Dien Hong certainly saw its fair share of political activity: during the turbulent later years of Ngo Dinh Diem’s presidency, protests in the central square were a common occurrence. On August 25, 1963, one such gathering escalated and a young high school student, 15-year-old Quach Thi Trang, was shot and killed by the police. In honor of their fallen classmate, the Saigon Students Association commissioned a memorial statue of the girl the following year, placing it in the center of the roundabout near the spot where she died.

The bust of Quach Thi Trang, pictured soon after its installation in August 1964. Photo courtesy of Tim Doling.

Two years later, a statue of General Tran Nguyen Han rode into the heart of Dien Hong on horseback, stationing itself at the center of the roundabout.
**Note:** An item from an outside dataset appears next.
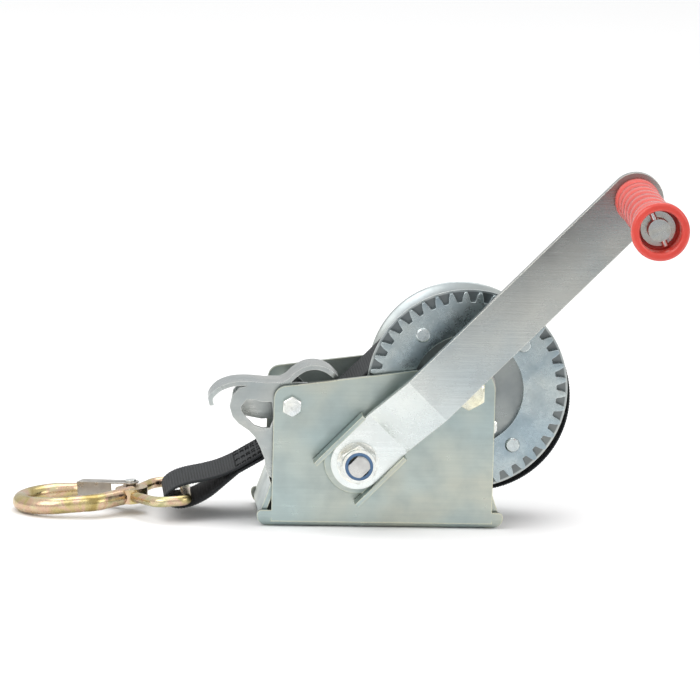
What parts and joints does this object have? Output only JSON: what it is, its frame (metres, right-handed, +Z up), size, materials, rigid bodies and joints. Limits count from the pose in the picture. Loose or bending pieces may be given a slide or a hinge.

A military leader and prominent player in the later Le dynasty, Han fought the Ming Chinese under Emperor Le Loi and later committed an honorable suicide after he was accused of trying to usurp the throne.

The statue of General Tran Nguyen Han, pictured soon after its installation in 1965. Photo courtesy of Tim Doling.

Still, it was Quach Thi Trang whose name became cemented in Saigon history after 1975, as the newly installed government renamed Dien Hong in memory of the young protestor.

For nearly 40 years, the roundabout remained relatively unchanged until a few years ago, when the beginnings of the HCMC Metro began to transform parts of downtown Saigon, including nearby Le Loi Street. In 2014, officials removed the statues of Tran Nguyen Han and Quach Thi Trang, relocating the former to District 6’s Phu Lam Park and the latter to Bach Tung Diep Park opposite the Ho Chi Minh City Museum on Ly Tu Trong.

Photo by Lee Starnes.

Late last year, city officials also hinted at plans to stop vehicular traffic around the roundabout, however this announcement ultimately resulted only in the closure of a section of 23-9 Park, leaving the roundabout itself largely untouched.

Last weekend, however, marked the end of an era for Quach Thi Trang Square. City officials also told media outlets the nearby Ben Thanh bus station will eventually be demolished to make way for a new and improved public plaza, though as of today this area remains in operation.